Begin

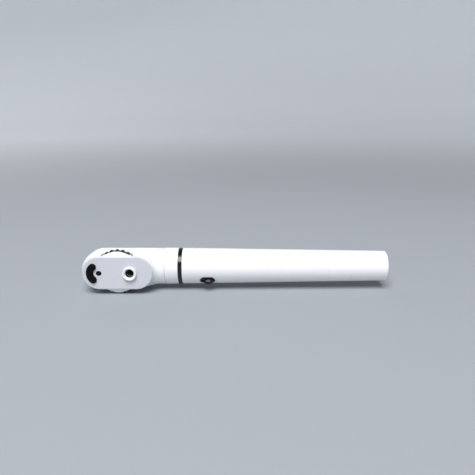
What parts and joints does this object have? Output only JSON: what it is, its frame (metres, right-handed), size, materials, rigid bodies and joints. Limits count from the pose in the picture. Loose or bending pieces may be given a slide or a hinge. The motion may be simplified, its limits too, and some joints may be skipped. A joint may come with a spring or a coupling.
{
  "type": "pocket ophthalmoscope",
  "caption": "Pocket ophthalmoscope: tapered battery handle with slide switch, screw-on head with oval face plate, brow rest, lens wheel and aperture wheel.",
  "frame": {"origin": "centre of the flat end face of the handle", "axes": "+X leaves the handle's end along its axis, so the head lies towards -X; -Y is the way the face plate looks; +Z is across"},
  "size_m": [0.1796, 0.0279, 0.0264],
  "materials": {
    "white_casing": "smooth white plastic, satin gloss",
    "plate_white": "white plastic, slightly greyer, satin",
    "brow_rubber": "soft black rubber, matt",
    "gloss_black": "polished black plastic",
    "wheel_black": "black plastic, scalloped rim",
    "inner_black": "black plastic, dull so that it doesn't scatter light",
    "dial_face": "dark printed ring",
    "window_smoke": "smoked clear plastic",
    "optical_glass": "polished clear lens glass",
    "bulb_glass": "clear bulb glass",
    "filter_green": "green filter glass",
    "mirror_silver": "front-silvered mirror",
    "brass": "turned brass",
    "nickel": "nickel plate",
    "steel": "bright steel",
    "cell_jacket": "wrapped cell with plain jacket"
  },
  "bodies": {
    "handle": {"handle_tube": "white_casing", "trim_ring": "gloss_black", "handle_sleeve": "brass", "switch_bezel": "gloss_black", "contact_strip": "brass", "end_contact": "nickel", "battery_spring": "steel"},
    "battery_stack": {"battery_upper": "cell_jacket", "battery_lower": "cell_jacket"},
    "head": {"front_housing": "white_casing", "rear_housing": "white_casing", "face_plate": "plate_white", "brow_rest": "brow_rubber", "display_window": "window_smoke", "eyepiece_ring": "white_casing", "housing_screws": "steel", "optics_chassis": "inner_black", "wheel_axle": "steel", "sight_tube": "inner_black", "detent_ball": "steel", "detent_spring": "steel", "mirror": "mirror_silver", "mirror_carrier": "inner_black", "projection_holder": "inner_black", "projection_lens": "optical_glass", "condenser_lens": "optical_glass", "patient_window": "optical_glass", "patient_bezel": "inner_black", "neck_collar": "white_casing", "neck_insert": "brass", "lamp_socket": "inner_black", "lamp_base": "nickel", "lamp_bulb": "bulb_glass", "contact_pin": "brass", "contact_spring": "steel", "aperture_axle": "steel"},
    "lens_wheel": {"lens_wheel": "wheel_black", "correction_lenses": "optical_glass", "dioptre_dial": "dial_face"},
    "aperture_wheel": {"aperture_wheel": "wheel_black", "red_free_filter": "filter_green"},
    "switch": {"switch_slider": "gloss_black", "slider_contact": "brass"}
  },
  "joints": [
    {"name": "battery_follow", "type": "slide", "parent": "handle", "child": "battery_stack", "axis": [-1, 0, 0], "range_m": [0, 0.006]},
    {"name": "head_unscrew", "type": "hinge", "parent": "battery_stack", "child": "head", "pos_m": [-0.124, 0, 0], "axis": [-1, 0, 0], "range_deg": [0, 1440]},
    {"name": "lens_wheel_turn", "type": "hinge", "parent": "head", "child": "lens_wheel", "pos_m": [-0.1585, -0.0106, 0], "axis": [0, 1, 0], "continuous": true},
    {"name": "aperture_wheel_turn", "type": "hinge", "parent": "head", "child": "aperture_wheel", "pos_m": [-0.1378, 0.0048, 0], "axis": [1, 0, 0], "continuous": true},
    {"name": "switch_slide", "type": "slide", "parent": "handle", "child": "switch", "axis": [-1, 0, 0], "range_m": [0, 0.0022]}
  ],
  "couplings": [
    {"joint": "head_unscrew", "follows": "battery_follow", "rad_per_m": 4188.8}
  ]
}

End
Begin

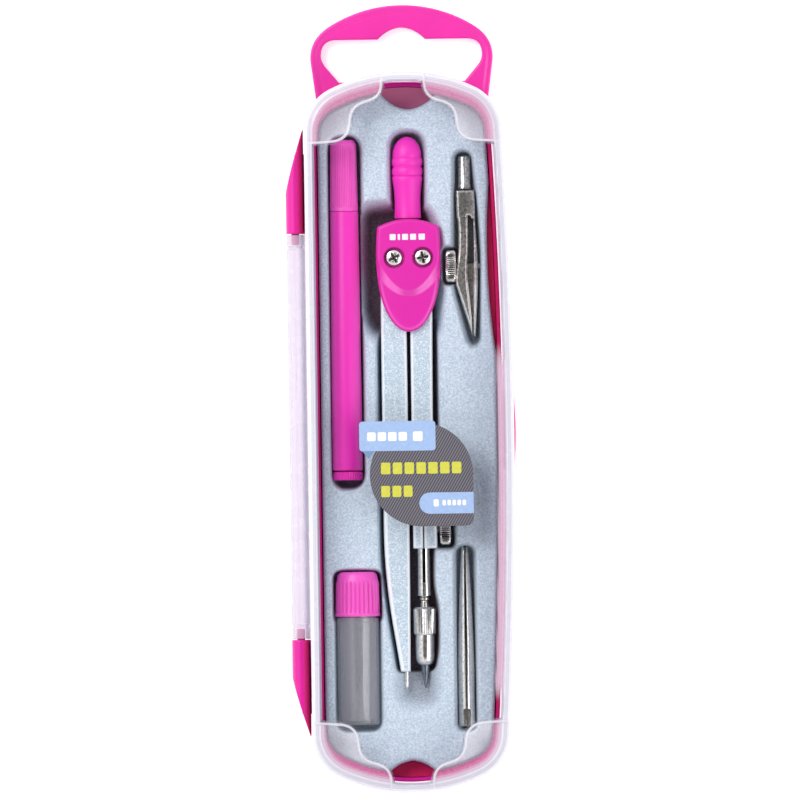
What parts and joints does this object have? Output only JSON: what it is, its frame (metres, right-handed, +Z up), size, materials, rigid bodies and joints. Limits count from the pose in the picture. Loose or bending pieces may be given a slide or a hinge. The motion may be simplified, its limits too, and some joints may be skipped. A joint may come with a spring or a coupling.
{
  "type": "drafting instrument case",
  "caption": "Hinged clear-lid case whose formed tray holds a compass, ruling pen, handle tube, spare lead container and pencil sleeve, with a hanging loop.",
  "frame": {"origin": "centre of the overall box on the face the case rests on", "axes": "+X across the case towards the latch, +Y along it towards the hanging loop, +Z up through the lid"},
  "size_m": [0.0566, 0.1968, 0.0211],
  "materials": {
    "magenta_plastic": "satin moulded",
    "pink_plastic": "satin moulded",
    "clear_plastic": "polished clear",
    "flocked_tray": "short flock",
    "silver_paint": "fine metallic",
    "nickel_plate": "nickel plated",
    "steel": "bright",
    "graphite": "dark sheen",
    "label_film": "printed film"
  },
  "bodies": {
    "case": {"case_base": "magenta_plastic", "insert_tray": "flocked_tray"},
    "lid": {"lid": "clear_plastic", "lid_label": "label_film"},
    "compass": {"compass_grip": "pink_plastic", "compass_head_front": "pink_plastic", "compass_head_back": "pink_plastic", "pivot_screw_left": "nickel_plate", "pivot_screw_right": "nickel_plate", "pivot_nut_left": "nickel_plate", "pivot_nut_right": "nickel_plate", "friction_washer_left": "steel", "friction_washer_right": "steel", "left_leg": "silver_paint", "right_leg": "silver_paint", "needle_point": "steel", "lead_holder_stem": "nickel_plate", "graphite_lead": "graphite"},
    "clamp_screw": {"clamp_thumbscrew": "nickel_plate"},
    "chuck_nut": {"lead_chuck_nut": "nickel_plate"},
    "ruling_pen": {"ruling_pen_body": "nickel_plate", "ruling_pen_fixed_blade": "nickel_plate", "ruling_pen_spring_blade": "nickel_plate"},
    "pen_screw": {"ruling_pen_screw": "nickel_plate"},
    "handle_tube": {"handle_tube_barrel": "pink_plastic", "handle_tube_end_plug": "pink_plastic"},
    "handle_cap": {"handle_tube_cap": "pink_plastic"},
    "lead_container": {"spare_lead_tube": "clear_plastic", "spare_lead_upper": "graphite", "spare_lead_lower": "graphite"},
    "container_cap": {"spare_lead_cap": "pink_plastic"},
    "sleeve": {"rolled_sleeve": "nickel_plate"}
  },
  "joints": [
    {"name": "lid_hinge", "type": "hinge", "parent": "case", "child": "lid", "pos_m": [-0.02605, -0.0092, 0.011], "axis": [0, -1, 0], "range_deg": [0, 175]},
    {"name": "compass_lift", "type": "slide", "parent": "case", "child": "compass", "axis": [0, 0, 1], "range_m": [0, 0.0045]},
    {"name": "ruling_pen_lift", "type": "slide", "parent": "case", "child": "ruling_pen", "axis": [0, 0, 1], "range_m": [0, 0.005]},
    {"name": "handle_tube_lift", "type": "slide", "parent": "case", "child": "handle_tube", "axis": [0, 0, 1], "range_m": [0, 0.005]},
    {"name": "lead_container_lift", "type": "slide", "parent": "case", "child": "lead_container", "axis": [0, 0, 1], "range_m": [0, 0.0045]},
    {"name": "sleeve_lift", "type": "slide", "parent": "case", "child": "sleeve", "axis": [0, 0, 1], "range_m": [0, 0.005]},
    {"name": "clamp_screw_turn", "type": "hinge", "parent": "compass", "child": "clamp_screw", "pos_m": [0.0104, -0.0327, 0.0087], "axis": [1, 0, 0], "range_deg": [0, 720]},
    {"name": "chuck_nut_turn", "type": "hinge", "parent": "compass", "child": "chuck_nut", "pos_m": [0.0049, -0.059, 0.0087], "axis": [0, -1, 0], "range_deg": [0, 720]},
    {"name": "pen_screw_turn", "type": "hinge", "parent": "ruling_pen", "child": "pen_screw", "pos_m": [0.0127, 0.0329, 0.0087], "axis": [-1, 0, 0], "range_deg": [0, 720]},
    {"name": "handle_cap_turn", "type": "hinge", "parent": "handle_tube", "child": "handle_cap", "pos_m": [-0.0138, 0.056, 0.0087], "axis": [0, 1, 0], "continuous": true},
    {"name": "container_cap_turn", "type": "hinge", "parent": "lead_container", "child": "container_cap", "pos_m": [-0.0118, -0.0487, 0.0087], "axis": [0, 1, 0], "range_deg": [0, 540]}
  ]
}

End
Begin

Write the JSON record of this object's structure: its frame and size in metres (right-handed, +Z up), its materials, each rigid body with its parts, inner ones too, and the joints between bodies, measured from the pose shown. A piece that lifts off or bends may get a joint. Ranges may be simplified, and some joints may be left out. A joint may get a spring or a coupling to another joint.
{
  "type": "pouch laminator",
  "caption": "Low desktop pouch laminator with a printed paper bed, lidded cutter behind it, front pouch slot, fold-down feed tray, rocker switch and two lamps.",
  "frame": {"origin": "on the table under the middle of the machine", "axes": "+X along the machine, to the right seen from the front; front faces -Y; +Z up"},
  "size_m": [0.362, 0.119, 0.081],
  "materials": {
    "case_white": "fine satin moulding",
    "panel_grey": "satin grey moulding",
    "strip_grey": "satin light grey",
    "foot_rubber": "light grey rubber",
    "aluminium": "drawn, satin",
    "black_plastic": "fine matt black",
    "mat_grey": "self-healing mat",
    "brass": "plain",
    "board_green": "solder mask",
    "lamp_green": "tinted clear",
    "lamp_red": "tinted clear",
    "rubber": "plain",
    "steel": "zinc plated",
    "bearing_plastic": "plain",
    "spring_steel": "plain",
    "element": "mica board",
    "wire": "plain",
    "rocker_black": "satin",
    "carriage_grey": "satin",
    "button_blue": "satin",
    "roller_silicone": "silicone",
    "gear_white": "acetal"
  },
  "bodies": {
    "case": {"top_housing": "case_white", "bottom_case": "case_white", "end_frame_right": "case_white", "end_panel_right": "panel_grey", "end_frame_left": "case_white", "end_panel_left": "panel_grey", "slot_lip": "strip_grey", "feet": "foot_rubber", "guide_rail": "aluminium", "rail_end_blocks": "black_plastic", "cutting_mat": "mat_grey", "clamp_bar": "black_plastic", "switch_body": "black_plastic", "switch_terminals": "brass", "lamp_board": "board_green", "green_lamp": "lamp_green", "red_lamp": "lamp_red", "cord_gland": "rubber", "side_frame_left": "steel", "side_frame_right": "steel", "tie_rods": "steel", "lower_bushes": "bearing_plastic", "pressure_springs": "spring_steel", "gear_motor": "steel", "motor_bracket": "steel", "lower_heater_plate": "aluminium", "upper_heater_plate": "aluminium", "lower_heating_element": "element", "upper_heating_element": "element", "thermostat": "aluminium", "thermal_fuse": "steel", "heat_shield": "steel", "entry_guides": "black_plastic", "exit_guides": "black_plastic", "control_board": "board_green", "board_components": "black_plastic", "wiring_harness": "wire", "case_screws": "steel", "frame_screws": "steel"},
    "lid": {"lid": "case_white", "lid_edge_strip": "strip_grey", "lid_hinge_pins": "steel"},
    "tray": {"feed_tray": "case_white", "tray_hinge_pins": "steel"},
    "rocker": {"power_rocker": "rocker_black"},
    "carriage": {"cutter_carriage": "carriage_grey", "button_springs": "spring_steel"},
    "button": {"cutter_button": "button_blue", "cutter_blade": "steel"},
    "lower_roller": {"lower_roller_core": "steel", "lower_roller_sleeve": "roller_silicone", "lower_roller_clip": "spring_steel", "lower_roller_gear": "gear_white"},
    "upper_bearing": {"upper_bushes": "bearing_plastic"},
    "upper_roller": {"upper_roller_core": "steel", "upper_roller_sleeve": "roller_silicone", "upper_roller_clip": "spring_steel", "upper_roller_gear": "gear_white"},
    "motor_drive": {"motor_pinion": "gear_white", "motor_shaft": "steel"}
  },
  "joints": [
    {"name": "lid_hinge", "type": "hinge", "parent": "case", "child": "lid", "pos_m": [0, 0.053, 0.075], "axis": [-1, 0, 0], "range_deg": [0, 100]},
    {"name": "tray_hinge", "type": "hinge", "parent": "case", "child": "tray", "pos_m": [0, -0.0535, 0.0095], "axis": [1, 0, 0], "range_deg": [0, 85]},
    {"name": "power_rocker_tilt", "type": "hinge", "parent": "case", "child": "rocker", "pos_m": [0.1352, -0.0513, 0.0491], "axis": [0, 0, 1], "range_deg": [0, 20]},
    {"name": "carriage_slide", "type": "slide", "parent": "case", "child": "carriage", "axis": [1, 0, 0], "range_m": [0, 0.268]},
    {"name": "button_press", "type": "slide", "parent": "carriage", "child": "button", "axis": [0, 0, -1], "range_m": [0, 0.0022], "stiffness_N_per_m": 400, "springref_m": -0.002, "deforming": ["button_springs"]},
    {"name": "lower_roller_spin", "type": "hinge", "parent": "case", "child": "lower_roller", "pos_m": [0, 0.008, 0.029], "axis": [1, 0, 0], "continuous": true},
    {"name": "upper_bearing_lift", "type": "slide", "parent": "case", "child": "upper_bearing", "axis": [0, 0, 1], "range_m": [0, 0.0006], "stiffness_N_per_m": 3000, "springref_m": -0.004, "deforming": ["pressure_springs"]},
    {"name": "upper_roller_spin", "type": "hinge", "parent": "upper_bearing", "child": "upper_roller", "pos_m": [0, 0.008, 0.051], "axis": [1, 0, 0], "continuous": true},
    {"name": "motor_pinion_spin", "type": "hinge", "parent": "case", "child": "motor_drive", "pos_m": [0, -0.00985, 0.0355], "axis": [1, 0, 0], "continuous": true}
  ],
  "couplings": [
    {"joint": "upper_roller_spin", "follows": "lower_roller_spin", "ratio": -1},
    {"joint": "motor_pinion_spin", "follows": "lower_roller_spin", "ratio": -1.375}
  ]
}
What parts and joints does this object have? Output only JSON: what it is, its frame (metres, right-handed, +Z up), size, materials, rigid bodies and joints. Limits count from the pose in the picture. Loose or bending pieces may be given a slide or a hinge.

End

Exercise aim ▸
Scan the listing above and copy all lines containing the word "that".

Response to this task ▸
    "inner_black": "black plastic, dull so that it doesn't scatter light",
Write the JSON record of this object's structure: its frame and size in metres (right-handed, +Z up), its materials, each rigid body with its parts, inner ones too, and the joints between bodies, measured from the pose shown. A piece that lifts off or bends may get a joint. Ranges may be simplified, and some joints may be left out. A joint may get a spring or a coupling to another joint.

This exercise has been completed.